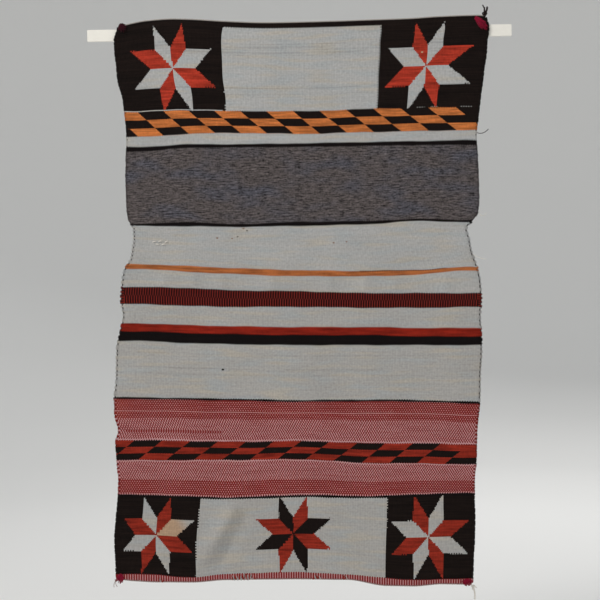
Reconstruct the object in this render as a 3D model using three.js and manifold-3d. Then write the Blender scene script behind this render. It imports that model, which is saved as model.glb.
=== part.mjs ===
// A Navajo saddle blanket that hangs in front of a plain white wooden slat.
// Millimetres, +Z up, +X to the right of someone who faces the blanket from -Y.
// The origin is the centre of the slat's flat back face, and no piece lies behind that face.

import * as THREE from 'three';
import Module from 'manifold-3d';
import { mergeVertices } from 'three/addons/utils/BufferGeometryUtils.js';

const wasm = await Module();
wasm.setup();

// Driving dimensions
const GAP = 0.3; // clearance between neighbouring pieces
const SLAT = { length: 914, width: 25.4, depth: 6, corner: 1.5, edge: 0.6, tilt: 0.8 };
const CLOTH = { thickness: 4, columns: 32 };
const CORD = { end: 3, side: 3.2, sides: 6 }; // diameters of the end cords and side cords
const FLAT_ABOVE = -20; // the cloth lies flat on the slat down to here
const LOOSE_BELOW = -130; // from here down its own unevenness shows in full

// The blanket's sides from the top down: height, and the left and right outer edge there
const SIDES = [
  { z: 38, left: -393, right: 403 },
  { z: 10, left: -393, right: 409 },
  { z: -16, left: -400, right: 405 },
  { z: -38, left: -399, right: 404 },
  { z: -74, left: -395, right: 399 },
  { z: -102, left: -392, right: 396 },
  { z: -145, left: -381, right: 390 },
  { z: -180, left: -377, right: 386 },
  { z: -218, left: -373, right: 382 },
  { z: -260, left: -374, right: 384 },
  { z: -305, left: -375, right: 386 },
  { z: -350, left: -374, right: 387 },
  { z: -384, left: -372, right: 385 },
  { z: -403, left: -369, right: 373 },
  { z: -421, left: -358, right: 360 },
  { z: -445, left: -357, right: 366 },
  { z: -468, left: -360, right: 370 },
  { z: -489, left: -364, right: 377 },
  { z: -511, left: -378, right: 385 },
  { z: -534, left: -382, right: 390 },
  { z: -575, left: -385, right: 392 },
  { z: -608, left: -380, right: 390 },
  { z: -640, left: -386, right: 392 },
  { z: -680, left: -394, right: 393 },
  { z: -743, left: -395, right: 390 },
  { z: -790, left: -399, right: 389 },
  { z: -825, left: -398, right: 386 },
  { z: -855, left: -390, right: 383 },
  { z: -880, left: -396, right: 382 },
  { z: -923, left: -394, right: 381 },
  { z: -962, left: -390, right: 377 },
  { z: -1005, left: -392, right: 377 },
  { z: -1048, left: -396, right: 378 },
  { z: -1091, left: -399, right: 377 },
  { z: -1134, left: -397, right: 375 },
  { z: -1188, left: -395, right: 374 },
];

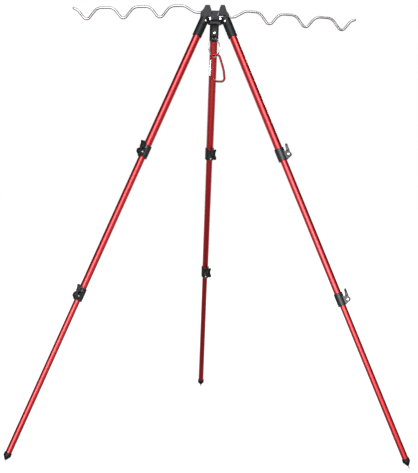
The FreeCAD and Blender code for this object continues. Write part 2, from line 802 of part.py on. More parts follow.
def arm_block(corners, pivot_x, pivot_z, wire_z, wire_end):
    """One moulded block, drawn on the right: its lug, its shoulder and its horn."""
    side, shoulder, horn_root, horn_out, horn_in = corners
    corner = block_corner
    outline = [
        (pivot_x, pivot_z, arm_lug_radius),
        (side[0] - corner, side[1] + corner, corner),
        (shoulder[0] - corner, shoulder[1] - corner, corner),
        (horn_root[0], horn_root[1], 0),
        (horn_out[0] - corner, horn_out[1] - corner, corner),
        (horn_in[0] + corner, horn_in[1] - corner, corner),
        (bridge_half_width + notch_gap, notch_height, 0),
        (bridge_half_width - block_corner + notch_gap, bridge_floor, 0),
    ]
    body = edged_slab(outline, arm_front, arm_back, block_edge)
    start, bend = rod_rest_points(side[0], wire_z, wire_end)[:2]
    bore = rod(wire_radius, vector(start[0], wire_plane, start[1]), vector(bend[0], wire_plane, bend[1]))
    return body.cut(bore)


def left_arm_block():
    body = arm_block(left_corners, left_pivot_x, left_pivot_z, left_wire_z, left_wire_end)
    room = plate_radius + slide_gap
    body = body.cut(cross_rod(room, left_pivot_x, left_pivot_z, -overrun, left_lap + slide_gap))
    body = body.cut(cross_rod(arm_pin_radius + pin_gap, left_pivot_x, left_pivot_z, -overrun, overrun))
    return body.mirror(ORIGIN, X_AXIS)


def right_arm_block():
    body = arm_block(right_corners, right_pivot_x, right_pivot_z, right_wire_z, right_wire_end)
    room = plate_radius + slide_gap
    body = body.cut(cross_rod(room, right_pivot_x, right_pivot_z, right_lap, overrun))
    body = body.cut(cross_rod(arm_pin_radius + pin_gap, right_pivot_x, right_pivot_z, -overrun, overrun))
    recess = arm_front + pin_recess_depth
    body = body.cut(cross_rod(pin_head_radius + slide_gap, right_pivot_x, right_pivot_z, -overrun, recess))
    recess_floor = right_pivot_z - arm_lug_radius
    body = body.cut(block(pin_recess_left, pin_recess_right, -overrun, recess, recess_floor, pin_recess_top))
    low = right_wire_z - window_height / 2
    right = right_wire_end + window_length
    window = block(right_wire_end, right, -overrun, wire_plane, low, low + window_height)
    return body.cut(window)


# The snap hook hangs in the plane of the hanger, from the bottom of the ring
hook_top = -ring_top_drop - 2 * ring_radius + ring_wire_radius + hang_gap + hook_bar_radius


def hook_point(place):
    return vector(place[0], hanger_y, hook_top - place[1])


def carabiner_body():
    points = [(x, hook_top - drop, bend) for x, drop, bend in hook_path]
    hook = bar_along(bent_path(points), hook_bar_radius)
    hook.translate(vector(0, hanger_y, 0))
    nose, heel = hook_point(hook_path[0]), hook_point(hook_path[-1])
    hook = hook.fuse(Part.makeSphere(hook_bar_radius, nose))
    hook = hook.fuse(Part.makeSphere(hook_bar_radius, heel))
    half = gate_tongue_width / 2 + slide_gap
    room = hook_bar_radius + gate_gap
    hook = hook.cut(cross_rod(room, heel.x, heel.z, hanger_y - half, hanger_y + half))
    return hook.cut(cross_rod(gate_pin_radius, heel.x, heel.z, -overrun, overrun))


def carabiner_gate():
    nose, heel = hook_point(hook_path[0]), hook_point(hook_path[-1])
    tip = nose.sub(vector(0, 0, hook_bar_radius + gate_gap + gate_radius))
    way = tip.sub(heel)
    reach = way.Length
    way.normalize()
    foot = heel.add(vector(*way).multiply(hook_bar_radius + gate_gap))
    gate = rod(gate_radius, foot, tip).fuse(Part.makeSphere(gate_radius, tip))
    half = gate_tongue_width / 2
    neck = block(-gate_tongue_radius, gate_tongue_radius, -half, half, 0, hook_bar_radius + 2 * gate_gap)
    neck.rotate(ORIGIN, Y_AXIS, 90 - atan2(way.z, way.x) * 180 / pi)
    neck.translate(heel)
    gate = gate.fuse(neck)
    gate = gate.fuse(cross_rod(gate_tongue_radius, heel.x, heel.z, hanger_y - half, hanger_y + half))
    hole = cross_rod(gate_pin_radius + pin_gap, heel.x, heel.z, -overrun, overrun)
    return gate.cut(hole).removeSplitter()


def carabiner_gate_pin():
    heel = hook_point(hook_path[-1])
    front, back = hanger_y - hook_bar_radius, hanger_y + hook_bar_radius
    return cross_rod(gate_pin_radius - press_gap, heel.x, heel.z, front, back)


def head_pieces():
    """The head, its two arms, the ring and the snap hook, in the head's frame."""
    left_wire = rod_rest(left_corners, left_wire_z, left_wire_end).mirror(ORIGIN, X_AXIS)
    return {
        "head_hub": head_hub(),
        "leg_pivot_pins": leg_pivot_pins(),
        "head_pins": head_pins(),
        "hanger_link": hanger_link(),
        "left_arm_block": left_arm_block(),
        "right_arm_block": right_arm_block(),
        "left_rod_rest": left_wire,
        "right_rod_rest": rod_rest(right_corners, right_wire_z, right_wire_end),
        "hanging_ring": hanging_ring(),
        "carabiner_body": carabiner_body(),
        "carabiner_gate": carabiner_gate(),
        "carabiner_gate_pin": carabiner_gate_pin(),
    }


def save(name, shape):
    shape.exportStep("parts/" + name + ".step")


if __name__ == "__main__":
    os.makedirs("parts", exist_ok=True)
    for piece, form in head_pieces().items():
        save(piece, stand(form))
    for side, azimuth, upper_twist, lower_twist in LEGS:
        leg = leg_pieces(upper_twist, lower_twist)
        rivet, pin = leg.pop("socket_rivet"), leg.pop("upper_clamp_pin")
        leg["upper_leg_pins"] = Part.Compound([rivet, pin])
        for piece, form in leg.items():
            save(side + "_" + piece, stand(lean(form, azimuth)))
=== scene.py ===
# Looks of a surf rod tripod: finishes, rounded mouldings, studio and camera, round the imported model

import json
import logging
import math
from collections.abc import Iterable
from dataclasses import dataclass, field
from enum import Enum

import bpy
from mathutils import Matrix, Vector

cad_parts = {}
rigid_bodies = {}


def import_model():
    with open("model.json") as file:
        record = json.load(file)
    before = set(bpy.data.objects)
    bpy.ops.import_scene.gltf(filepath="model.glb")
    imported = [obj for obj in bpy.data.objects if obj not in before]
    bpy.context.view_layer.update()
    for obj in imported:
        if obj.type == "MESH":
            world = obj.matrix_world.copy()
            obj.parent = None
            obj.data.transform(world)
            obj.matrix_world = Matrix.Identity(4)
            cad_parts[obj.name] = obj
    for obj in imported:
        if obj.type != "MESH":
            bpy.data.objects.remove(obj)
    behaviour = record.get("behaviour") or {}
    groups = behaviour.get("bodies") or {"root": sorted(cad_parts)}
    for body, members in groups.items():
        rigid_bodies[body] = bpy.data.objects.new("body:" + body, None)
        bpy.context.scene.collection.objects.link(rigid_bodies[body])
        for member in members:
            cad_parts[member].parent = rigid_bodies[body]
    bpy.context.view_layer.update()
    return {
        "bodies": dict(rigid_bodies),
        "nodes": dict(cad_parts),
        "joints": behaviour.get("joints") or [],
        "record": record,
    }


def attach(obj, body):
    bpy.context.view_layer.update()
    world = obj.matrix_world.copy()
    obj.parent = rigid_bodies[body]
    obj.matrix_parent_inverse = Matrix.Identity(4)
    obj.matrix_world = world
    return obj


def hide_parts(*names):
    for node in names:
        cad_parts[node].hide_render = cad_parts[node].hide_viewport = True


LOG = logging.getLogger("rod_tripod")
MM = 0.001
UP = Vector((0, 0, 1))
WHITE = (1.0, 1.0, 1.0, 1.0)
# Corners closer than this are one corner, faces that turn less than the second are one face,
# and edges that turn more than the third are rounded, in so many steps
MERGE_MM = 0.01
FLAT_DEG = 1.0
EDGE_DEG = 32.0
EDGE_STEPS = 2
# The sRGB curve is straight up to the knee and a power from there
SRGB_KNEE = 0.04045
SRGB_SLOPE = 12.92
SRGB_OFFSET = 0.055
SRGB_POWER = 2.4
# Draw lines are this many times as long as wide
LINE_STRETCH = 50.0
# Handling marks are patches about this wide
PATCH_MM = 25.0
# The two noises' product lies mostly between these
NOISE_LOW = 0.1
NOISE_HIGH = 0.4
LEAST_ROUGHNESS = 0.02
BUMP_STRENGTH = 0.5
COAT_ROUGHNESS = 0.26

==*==

→ AIM OF THE EXERCISE: Only the lines from the one containing "for side, azimuth, upper_twist, lower_twist" through the one containing "record = json.load(file)" are to be reproduced, exactly as they appear.

→ WORKED SOLUTION:
    for side, azimuth, upper_twist, lower_twist in LEGS:
        leg = leg_pieces(upper_twist, lower_twist)
        rivet, pin = leg.pop("socket_rivet"), leg.pop("upper_clamp_pin")
        leg["upper_leg_pins"] = Part.Compound([rivet, pin])
        for piece, form in leg.items():
            save(side + "_" + piece, stand(lean(form, azimuth)))
=== scene.py ===
# Looks of a surf rod tripod: finishes, rounded mouldings, studio and camera, round the imported model

import json
import logging
import math
from collections.abc import Iterable
from dataclasses import dataclass, field
from enum import Enum

import bpy
from mathutils import Matrix, Vector

cad_parts = {}
rigid_bodies = {}


def import_model():
    with open("model.json") as file:
        record = json.load(file)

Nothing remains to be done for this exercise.